FITRep: Attention-Guided Item Representation via MLLMs
Guoxiao Zhang, Ao Li, Tan Qu, Qianlong Xie, Xingxing Wang
TL;DR
The paper tackles near-duplicate items arising from multimodal content by addressing the failure of black-box representations to respect item structure. It introduces FITRep, a white-box, attention-guided framework with three components: CHIE for hierarchical concept extraction using MLLMs, SPDR for structure-preserving dimensionality reduction via adaptive UMAP, and FBC for scalable FAISS-based clustering that weights elements by attention. Empirical results show superior offline duplicate detection (precision $88.1\%$, F1 $87.8\%$), improvements in CTR prediction (AUC $0.664$) and substantial online gains in CTR ($+3.60\%$) and CPM ($+4.25\%$) in Meituan’s system. The work demonstrates the practical impact of interpretable, fine-grained multimodal representations for large-scale recommendation and deduplication tasks.
Abstract
Online platforms usually suffer from user experience degradation due to near-duplicate items with similar visuals and text. While Multimodal Large Language Models (MLLMs) enable multimodal embedding, existing methods treat representations as black boxes, ignoring structural relationships (e.g., primary vs. auxiliary elements), leading to local structural collapse problem. To address this, inspired by Feature Integration Theory (FIT), we propose FITRep, the first attention-guided, white-box item representation framework for fine-grained item deduplication.

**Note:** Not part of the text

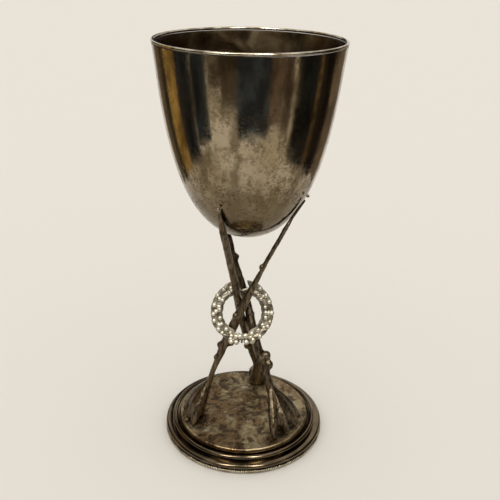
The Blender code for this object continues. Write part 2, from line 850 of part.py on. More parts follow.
clear_scene()
PARTS = new_collection("goblet_trophy")
CUTTERS = new_collection("cutters", hidden=True)
ANCHOR = bpy.data.objects.new("trophy", None)
PARTS.objects.link(ANCHOR)
SILVER = finish("tarnished_silver", (0.42, 0.38, 0.31), 0.22)
BRONZED = finish("bronzed_silver", (0.24, 0.19, 0.13), 0.38)
BRASS = finish("old_brass", (0.45, 0.34, 0.17), 0.40)
SOLDER = finish("soft_solder", (0.40, 0.39, 0.37), 0.45)
WREATH = wreath_frame()
GROUND_CUTTER = ground_cutter()

make_bowl()
make_lip_wire()
for each in BRANCHES:
    make_branch(each)
    make_stud(each)
    make_washer(each)
    make_nut(each)
    make_bowl_solder(each)
make_spray("wreath_left", -1)
make_spray("wreath_right", 1)
make_tie()
make_wreath_solder("wreath_solder_front", corner_by_leg())
make_wreath_solder("wreath_solder_back", gap_by_crossing())
make_ground_plate()
make_foot()
make_milled_wire()
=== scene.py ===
"""Looks of the goblet trophy: a tarnished silver bowl on three crossed branches, a
laurel wreath round their crossing and a stepped foot with a rustic ground. Every
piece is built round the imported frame, in metres, +Z up, -Y to the front."""

import logging
import math
import random
from dataclasses import dataclass, field
from enum import Enum
from functools import cache
from typing import Callable, Sequence

import bmesh
import bpy
import numpy as np
from mathutils import Matrix, Vector, geometry, noise


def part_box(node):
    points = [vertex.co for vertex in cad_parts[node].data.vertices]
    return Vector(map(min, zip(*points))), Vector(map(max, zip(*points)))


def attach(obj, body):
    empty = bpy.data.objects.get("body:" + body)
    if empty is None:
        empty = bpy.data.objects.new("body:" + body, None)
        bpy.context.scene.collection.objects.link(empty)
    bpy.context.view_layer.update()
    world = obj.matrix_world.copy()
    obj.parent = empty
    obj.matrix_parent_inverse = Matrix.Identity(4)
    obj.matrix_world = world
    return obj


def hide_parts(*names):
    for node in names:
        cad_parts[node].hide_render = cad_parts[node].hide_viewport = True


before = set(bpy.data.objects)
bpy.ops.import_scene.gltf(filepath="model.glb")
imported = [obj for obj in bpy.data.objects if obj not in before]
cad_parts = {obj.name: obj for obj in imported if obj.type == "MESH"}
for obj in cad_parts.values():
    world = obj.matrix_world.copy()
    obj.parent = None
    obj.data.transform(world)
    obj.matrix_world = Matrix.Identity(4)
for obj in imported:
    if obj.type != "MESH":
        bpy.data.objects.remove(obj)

LOG = logging.getLogger("goblet_trophy")
MM = 0.001
FULL_TURN = 2 * math.pi
BODY = "root"
Colour = tuple[float, float, float]
Outline = list[tuple[float, float]]


class Slot(Enum):
    """The material slots of the finishes."""

    BOWL = "bowl_silver"
    EDGE = "edge_silver"
    FOOT = "foot_silver"
    GROUND = "rustic_ground"
    BARK = "branch_bark"
    WREATH = "wreath_silver"
    SOLDER = "solder"
    BRASS = "fastener_brass"


# ---------------------------------------------------------------- node materials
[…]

FITRep consists of: (1) Concept Hierarchical Information Extraction (CHIE), using MLLMs to extract hierarchical semantic concepts; (2) Structure-Preserving Dimensionality Reduction (SPDR), an adaptive UMAP-based method for efficient information compression; and (3) FAISS-Based Clustering (FBC), a FAISS-based clustering that assigns each item a unique cluster id using FAISS. Deployed on Meituan's advertising system, FITRep achieves +3.60% CTR and +4.25% CPM gains in online A/B tests, demonstrating both effectiveness and real-world impact.